- **Stated task**
From the listing below, select every line where the word "continues" appears.
┌──
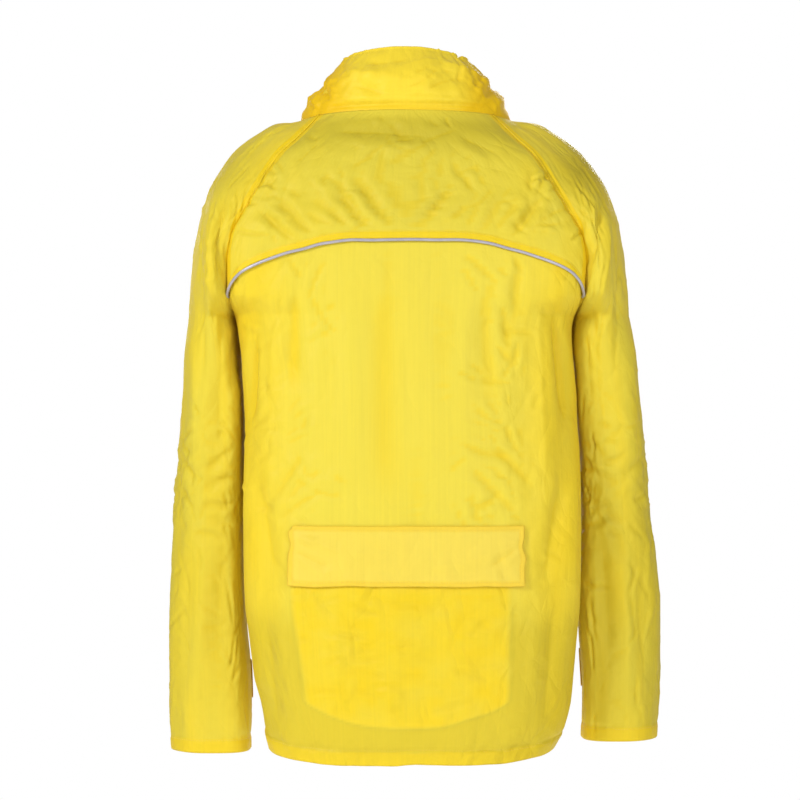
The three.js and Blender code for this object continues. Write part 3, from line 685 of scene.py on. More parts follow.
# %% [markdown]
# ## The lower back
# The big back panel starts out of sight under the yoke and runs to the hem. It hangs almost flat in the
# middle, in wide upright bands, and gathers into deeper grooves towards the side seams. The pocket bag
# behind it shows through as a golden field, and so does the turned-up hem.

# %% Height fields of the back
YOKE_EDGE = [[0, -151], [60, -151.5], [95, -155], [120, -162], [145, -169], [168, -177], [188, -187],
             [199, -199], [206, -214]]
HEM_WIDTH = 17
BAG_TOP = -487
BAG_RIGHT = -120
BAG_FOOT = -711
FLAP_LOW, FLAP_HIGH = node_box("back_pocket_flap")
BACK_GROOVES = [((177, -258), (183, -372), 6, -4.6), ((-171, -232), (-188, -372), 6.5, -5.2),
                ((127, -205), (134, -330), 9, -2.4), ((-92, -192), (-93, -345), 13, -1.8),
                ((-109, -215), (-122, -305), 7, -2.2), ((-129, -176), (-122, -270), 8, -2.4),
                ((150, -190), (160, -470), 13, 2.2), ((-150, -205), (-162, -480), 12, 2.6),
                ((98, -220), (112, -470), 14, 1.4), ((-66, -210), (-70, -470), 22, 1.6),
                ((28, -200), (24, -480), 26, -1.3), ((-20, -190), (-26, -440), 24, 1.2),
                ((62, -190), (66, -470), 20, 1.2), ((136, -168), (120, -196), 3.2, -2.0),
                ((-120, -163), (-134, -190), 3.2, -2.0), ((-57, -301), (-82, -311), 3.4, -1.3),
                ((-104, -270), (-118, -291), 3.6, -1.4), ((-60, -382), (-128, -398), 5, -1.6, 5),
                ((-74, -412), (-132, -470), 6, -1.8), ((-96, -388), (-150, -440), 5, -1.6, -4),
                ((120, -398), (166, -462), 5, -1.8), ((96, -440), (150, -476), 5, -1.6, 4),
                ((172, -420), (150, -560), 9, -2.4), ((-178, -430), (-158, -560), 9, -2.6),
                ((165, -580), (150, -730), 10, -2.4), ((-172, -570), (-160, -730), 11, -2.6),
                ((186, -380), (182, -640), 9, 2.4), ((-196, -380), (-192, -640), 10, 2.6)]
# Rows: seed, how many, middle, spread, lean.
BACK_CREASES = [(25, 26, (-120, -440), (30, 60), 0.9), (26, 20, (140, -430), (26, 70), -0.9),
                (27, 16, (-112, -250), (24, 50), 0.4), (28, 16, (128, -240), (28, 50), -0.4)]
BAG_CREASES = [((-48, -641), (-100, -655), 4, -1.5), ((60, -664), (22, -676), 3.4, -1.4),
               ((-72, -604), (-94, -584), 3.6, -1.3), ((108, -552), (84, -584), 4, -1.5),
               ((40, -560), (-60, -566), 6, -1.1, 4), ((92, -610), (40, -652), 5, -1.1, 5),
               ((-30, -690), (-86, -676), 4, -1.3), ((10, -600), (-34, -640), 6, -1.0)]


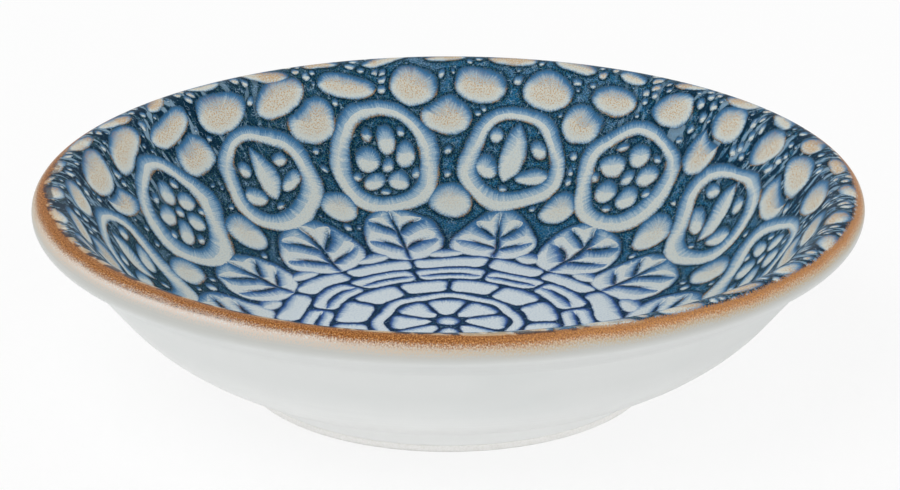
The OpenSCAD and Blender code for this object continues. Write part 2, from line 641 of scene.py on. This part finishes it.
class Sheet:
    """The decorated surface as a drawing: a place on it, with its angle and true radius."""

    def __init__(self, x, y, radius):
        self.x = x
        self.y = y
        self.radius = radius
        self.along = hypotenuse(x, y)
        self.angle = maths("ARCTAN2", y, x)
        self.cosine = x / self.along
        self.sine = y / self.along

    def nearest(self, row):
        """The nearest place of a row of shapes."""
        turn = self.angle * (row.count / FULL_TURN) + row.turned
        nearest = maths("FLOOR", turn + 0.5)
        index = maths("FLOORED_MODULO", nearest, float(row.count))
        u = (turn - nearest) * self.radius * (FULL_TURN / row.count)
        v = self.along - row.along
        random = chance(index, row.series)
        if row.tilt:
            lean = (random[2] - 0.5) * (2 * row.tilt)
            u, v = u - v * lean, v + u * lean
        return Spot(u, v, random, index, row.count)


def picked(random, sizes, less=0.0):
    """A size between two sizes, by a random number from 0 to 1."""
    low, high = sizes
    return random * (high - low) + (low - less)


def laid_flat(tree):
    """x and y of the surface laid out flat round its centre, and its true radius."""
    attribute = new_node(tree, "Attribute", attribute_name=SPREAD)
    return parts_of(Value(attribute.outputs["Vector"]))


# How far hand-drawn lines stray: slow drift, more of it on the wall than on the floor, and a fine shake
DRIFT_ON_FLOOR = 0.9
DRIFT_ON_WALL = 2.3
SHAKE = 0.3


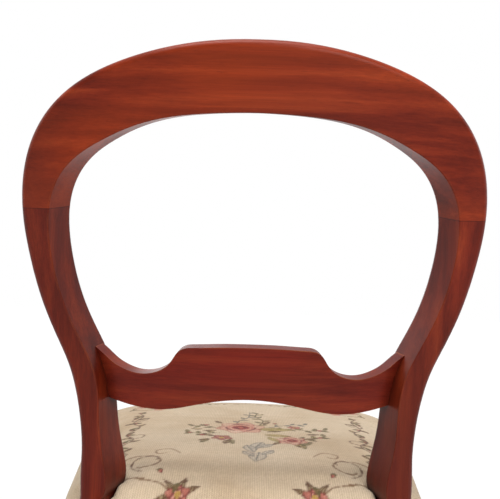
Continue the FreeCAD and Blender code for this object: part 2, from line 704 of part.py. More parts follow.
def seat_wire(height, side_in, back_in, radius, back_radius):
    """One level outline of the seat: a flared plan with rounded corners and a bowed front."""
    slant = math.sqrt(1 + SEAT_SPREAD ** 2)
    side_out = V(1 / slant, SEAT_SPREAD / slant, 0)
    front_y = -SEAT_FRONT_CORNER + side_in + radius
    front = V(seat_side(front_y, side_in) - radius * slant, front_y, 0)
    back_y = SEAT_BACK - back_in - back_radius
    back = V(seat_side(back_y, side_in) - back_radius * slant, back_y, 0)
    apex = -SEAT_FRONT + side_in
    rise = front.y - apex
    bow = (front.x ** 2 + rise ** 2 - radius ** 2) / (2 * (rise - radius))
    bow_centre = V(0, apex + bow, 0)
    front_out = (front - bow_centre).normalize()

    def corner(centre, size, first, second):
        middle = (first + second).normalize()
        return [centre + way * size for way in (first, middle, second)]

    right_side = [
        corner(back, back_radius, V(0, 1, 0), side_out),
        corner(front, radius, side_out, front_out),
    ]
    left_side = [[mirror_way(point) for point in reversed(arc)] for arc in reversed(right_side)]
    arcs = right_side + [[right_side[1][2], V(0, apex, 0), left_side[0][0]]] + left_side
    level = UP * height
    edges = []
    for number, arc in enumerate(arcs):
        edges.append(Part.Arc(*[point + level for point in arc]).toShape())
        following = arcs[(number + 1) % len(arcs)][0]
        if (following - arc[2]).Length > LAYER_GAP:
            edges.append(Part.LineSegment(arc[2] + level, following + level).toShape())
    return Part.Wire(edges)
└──
- **Output below**
The three.js and Blender code for this object continues. Write part 3, from line 685 of scene.py on. More parts follow.
The OpenSCAD and Blender code for this object continues. Write part 2, from line 641 of scene.py on. This part finishes it.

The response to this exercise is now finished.